── Exercise input

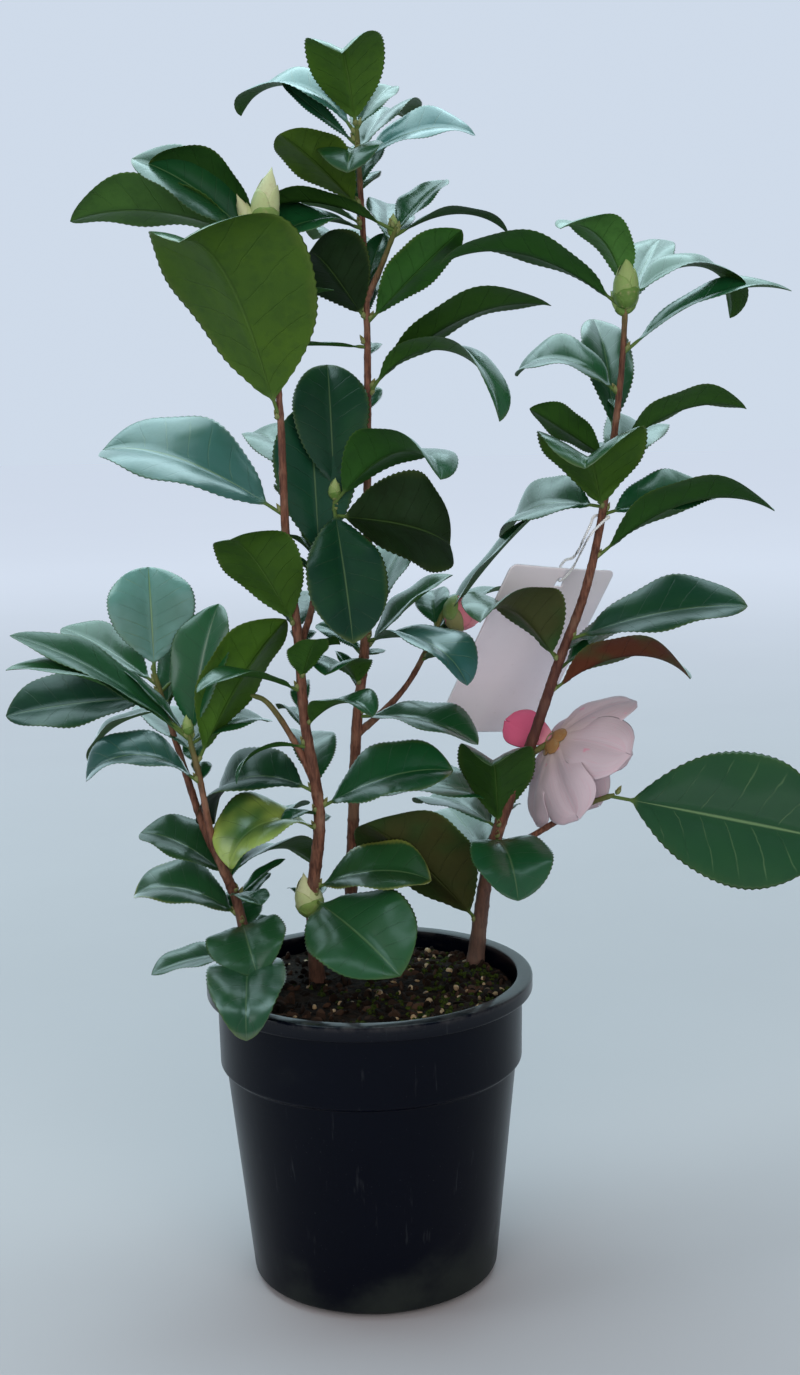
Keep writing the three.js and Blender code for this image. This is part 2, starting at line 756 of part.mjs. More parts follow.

────
── Exercise input

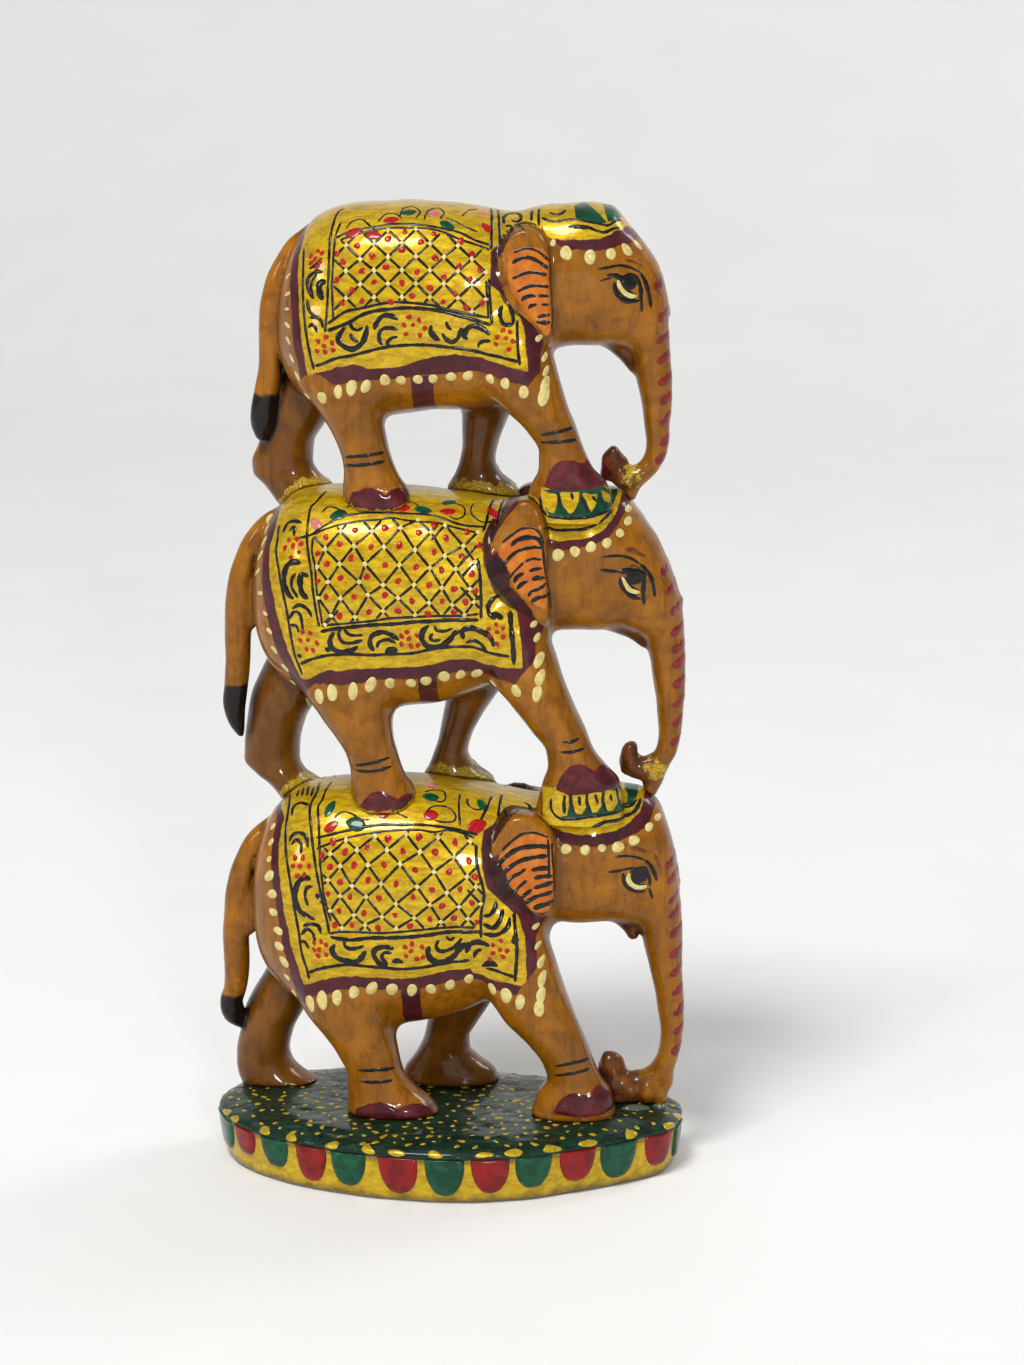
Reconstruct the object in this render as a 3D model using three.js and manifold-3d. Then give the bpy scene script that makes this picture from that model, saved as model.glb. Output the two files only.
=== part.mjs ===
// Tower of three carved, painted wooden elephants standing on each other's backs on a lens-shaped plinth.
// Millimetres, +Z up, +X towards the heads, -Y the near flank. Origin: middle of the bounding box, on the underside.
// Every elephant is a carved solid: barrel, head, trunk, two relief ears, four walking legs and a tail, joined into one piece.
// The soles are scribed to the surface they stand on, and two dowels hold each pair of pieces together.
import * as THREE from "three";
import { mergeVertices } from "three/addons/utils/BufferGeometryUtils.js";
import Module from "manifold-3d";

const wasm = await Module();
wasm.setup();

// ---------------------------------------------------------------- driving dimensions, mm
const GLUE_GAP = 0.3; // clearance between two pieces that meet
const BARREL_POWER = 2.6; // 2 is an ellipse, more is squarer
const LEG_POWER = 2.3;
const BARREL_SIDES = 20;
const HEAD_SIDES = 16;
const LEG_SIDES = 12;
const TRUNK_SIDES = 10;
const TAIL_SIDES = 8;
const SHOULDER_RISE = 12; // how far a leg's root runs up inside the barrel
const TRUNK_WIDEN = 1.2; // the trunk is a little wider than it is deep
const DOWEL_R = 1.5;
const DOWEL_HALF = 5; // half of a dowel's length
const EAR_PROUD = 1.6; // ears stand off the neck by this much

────
── Exercise input

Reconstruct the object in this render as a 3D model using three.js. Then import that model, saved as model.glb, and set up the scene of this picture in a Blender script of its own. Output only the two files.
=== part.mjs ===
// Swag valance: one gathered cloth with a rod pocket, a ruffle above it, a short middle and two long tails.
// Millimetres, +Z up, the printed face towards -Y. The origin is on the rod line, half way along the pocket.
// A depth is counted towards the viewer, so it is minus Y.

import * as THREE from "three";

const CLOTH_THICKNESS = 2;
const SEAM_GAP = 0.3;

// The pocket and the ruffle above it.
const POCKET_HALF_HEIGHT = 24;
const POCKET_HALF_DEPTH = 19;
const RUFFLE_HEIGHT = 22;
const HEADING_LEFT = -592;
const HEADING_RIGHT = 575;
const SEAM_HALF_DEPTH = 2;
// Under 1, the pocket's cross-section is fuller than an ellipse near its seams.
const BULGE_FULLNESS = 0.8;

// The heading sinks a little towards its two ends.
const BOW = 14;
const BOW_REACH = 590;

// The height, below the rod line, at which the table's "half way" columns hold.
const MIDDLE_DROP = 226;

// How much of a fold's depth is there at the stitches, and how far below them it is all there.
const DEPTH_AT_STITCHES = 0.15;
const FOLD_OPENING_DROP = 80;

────

Pull out every line of the entries that includes the word "from".

Solution for this exercise:
Reconstruct the object in this render as a 3D model using three.js and manifold-3d. Then give the bpy scene script that makes this picture from that model, saved as model.glb. Output the two files only.
import * as THREE from "three";
import { mergeVertices } from "three/addons/utils/BufferGeometryUtils.js";
import Module from "manifold-3d";
import * as THREE from "three";